→ Exercise brief
Sift the listing for lines that hold the string "copy" and pull them out.
## start
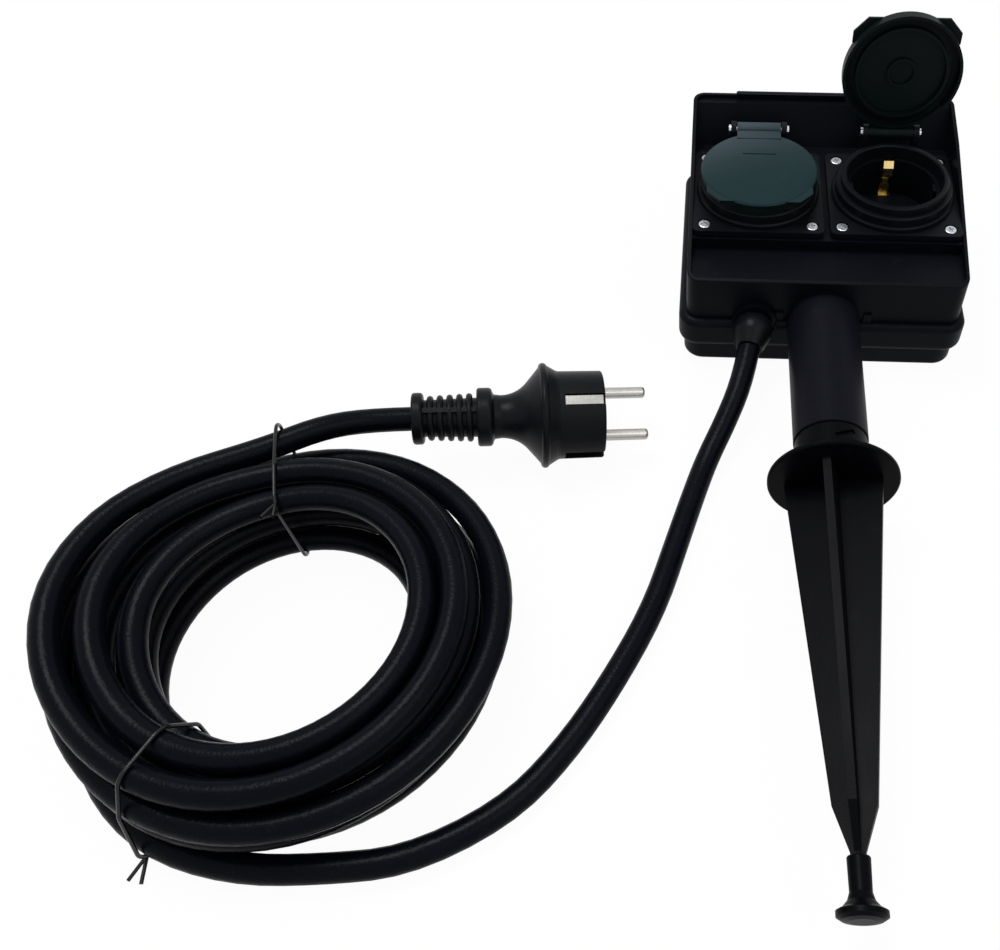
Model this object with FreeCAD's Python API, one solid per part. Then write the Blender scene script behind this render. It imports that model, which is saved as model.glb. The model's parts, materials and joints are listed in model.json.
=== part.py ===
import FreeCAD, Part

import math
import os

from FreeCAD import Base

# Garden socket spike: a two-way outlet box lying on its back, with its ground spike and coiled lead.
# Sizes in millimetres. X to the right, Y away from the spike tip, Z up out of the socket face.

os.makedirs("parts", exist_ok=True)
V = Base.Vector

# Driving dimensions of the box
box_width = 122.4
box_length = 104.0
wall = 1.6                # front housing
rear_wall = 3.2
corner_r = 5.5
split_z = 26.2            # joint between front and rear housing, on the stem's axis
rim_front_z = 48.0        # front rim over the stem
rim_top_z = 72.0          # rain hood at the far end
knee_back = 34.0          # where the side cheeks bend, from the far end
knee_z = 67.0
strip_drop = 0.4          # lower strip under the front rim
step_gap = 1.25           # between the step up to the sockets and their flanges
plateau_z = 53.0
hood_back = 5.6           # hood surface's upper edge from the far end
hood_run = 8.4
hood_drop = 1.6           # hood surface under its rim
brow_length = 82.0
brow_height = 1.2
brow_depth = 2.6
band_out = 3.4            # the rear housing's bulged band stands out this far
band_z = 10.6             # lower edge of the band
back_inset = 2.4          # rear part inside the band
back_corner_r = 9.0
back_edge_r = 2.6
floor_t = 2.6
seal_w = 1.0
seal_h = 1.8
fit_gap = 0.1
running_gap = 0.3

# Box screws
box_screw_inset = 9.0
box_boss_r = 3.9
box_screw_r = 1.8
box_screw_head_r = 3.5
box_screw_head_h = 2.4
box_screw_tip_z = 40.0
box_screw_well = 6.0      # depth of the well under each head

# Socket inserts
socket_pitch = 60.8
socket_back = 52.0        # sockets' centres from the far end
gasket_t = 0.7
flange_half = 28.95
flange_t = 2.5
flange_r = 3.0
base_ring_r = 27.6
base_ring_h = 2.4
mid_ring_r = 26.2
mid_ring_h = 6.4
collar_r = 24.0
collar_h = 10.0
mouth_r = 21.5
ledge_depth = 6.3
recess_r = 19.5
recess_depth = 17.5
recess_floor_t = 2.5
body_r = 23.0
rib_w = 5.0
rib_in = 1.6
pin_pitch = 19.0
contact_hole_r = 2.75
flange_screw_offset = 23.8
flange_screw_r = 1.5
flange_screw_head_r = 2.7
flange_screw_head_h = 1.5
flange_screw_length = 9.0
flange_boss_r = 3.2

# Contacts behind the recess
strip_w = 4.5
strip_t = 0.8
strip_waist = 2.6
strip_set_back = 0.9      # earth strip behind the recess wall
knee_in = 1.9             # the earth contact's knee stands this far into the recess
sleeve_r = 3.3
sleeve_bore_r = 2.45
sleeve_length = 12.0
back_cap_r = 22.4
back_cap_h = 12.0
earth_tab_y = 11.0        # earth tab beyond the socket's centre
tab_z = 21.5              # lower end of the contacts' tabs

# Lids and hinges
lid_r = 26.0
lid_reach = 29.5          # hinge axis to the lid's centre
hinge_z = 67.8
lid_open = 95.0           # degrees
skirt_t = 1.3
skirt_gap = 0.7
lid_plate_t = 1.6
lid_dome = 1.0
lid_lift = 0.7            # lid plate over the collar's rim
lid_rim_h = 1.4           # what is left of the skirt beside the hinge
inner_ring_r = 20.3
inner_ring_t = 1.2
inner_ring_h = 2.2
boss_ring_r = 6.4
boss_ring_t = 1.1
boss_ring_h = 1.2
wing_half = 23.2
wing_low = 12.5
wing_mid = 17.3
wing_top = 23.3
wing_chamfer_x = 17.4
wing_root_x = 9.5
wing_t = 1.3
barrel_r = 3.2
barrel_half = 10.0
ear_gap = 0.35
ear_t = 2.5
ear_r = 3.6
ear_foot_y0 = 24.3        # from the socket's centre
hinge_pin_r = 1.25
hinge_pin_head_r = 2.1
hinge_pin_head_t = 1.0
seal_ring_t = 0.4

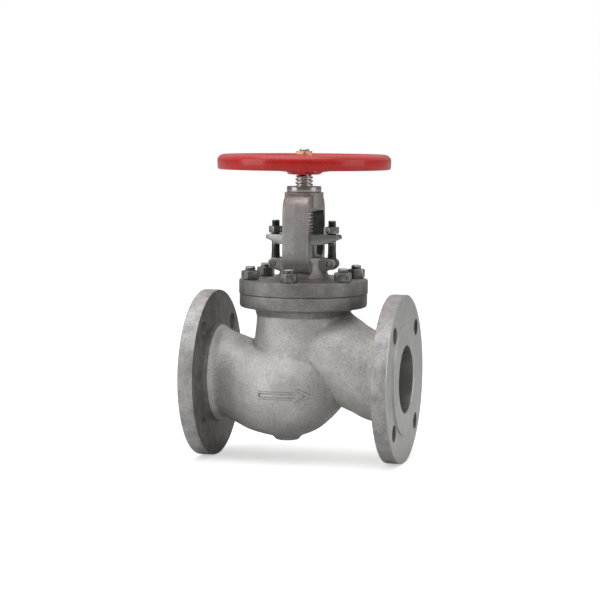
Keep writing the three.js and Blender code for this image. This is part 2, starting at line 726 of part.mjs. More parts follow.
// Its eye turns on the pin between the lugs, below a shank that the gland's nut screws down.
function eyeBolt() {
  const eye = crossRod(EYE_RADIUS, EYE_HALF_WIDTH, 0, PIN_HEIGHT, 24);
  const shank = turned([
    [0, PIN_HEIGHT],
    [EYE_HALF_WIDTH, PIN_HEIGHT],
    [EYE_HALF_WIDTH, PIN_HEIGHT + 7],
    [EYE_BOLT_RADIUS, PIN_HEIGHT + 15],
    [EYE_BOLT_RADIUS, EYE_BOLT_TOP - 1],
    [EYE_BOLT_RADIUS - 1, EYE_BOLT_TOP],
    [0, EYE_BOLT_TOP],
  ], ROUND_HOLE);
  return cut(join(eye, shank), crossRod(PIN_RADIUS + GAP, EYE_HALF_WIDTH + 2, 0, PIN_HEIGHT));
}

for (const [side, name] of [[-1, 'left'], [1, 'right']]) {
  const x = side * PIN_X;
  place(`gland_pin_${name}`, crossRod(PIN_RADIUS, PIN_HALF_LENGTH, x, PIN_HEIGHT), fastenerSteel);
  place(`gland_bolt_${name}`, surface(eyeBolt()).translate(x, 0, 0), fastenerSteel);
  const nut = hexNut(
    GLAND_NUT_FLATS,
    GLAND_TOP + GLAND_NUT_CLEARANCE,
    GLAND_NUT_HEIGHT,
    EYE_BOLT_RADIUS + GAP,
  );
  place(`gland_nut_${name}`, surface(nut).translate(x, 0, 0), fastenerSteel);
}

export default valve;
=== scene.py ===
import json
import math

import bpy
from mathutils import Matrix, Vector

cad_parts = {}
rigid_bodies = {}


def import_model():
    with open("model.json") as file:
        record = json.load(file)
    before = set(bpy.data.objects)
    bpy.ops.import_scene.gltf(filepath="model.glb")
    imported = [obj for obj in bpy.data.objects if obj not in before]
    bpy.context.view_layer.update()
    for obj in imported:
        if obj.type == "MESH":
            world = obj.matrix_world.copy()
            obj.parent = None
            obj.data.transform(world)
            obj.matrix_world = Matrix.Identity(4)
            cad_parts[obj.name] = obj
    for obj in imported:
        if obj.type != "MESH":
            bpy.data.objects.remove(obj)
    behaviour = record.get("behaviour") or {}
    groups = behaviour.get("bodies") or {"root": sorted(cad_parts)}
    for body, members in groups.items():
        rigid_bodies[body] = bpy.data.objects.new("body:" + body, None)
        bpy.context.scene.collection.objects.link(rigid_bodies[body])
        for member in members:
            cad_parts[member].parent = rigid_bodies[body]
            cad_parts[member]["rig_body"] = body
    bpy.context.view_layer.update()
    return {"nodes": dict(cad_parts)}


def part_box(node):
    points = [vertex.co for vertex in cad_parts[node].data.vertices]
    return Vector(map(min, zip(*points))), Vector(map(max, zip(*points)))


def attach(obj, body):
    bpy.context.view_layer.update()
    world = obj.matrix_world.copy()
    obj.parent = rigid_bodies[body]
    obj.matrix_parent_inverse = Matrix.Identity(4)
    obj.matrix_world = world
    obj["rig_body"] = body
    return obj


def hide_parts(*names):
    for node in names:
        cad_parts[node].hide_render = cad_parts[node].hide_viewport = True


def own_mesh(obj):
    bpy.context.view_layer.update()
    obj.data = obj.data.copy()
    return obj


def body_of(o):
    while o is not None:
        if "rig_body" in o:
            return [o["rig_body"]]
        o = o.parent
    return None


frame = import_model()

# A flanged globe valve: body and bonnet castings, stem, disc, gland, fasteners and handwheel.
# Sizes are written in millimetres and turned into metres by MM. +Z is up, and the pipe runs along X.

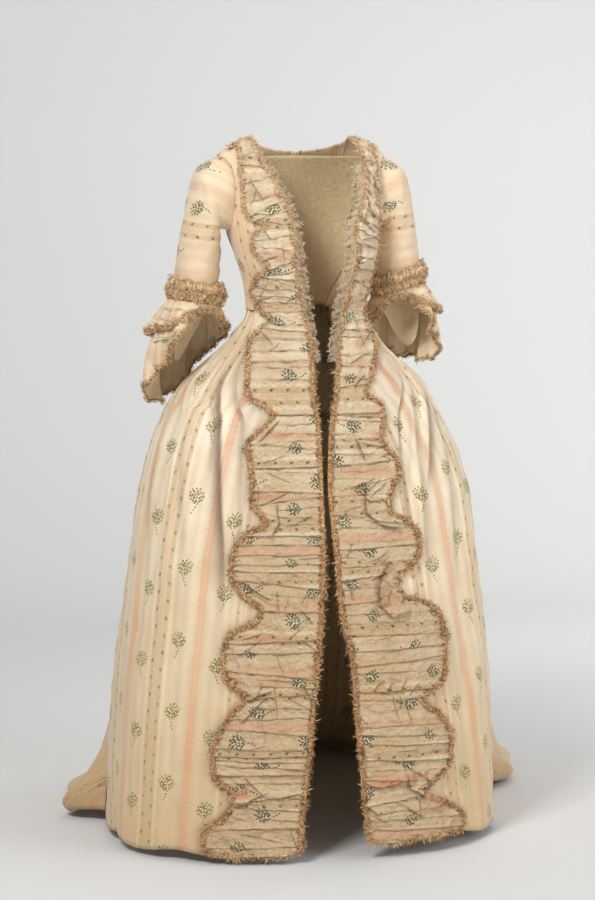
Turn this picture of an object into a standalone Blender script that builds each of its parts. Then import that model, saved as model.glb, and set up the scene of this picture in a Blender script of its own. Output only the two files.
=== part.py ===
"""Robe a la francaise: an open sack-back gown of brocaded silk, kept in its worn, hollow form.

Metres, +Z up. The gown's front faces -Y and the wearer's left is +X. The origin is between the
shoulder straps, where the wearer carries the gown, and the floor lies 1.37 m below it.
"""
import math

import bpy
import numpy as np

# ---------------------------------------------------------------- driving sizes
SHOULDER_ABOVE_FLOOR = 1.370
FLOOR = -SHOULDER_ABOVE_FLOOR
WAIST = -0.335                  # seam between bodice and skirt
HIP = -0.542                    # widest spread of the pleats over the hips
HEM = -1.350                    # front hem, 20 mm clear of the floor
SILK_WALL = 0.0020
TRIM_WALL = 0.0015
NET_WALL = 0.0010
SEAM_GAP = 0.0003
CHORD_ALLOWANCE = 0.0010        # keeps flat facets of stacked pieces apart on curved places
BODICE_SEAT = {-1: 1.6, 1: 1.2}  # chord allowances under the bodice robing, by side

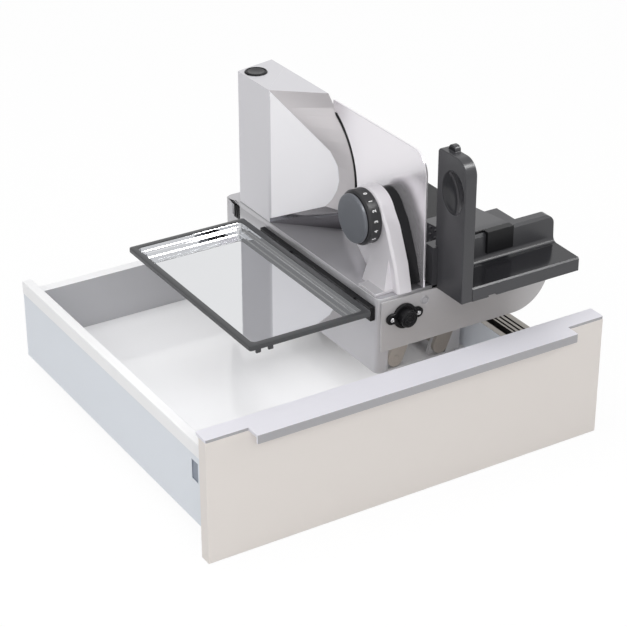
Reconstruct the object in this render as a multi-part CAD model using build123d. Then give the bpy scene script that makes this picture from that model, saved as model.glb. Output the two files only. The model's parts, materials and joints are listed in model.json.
## end
→ The answer
            world = obj.matrix_world.copy()
    world = obj.matrix_world.copy()
    obj.data = obj.data.copy()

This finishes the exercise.